Sorry for some of the cross posting from Crafster and Knitters Review forums. These are some of my more indepth observations and comments with regard to the pattern and my FO. If you don't have the pattern, a good bit of this isn't going to make sense:
More on the Curiously Clever Clogs. Here are a couple of finished shots of them:
Curiously Clever Clogs
Curiously Clever Clogs
Pattern: Curiously Clever Clogs by Stitch Diva
Yarn: (main body) 1 skein Patons Merino in Denim, (inner sole) 1 skein Cascade 220 off white, (outer sole) 1 skein Galway dark brown heathered
Needles: US size 13 Denise needles
Misc: clip on stitch markers, waste yarn, scissors, row counter
Time: 6 - 8 hours approximately
* IMHO, this pattern has a high fidget factor. I've been knitting for 20 plus years and have knit lace, fair isle, cables, etc. so I'm okay with fidgety patterns. That being said, the pattern is definitely worth fidgeting through. You will definitely feel more confident about short rows after knitting this pattern and the ktch and ptch stitches are so freaking clever. There is very little seaming which is an added bonus in my book.
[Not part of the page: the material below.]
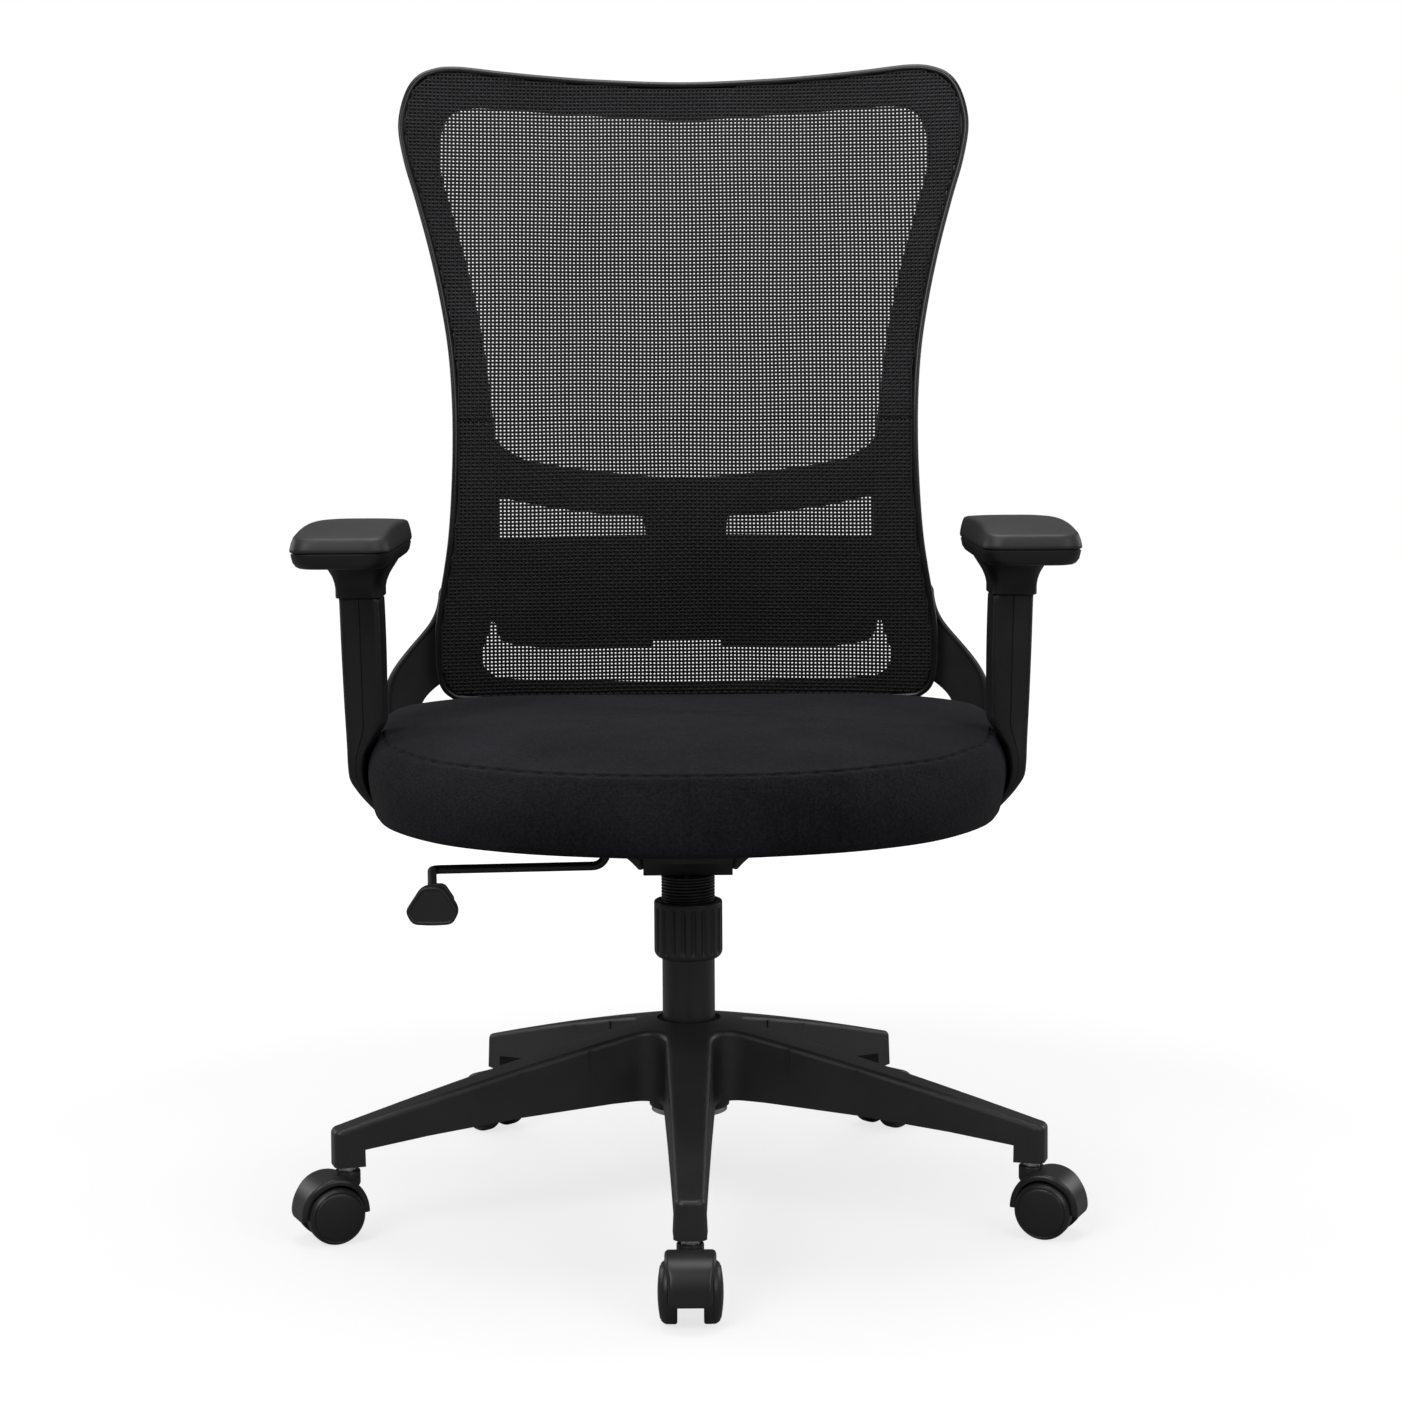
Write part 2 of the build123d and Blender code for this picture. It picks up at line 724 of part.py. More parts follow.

* I flew through the sections of the main slipper body and inner sole. Where it gets fidgety is when you begin to attach the outer sole to the main slipper body. If I had been able to print it, I believe that the chart would have helped me with these directions but reading them on screen was just too hard for me. I also had a hard time envisioning how this pattern was constructed. There is a fair amount of written detail about it but I'm a very visual person and could not for the life of me figure out how the outer sole was attached to the main body (even though there are pictures of this too). It didn't help that my printer died and I couldn't print a hard copy of the pattern. After knitting the first slipper, I finally figured it out. Below are a few in progress pictures that explain some of the concepts that my poor brain couldn't grasp at the time.
Curiously Clever Clogs - attaching outer sole
Curiously Clever Clogs - Outer Sole attached
Curiously Clever Clogs - The flip side and the inner sole
Curiously Clever Clogs - Seaming the outer sole
Curiously Clever Clogs - inside out post seaming
Curiously Clever Clogs (with i-cord added) before and after felting
Needless to say, my first slipper is a lot more "special" than the second one. Unless I point out the issues though, you can't tell that its kinda twisted and wonky because felting concealed a number of the issues.
* I knit mine with a single strand of worsted weight yarn vs. the double strand that is recommended. Mostly because I didn't want to waste a ton of yarn on the first pair just in case they didn't turn out so good. I personally tend not to like hot feet and even single stranded, these babies are plenty warm and comfy. The sole is still nice and squishy (which is a value add that Stitch Diva promotes) and they're quite sturdy. I also didn't add the beads because I plan to needle felt designs on the tops of the slippers (though the beading is a very clever technique I plan to use on future clogs).
* I'd highly recommend that you knit a test slipper first (or don't be afraid to frog that first slipper) to get the hang of the ktch and ptch that you begin with the outer sole. It makes so much more sense to me now that I'm working on the second pair and I wish that I'd frogged the first slipper instead of plodding ahead.
* You can adjust the finished size by pulling them out of the wash sooner. After the first 8 - 10 minutes of felting, I could have easily blocked the clogs to fit my husband who wears a size 9.
* Use a row counter! There are several places where you go back and repeat certain rows and without a row counter, it can get very confusing.
* I would guess that you could get child sized clogs by knitting with DK weight yarn and using the same instructions for the regular clogs. I'm not sure that I'd try to adjust the pattern otherwise. Anyone else with the pattern have any suggestions?
I've cranking through these for holiday gifts and will post more on the needle felting once I decide what to put on each pair. The second pair that are pictured next to the first pair are made from Araucania Nature wool, Cascade 220 and Patons Merino. Can't wait to see how some of the others turn out. Best of luck!